We are called to pray about everything and offer to Him the matters that are significant for us and not let ourselves be too occupied with them. (cf. Philippians 4:6) We have to trust Him that He listens and hears our prayers with childlike faith. Once we have prayed and offered our burdens to the Lord, we have to slowly let go so He can intervene and guide us with divine providence. Things might not always go in ways that we expected, but we know our everliving God wants the best for us and everyone — eternally. When we pray, we still ourselves, offer our hearts and give ourselves time to be strengthened in hope. As we put our trust and hope in God, we are able to slowly sift through things in order to understand what is important and worthwhile, as well as giving enough time for insignificant or disturbing matters to fall away. We are called to give time instead of rushing through prayers so we allow ourselves to be in His presence and to receive what He has to say in His own time. When we allow and give God time, we open the soil of our hearts so He can nourish and brings to bloom the seeds of faith, strengthened by prayers.

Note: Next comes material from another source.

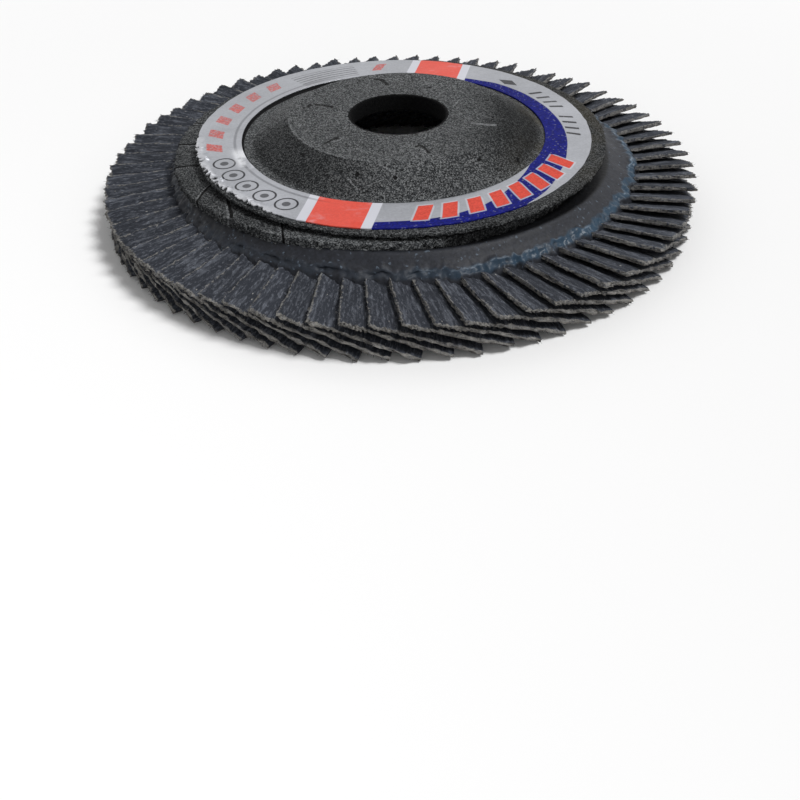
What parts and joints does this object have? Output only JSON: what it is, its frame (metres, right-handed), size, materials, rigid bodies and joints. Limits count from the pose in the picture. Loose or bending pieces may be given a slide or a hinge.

Unlike God, Satan tries to agitate us, fills us with doubts and despairs, or rushes us into making rash decisions. That is why we need to allow ourselves time to calm down, sift through the sentiments, truly pray about our decisions and the situations in our lives. The ability to pray in the hurt, trials, hard situations, and for hard-to-love people are of God’s grace. His love strengthens our willingness to love even in the midst of the temptations to walk away, give up, or do whatever is best in our own calculative way. Prayers are the beginning of the missing peace that this world and the evil ones try to steal and hide from us. Therefore, prayers are the heartfelt gift to give to others and grace-filled privilege to partake and walk with the Lord. What can we give to one another? The gift of prayer, of course. Therefore, let us not be afraid to pray, especially to pray for others. Even when things do not go right, we can all choose to bless and be blessings by praying for those who are around us and that His will be done.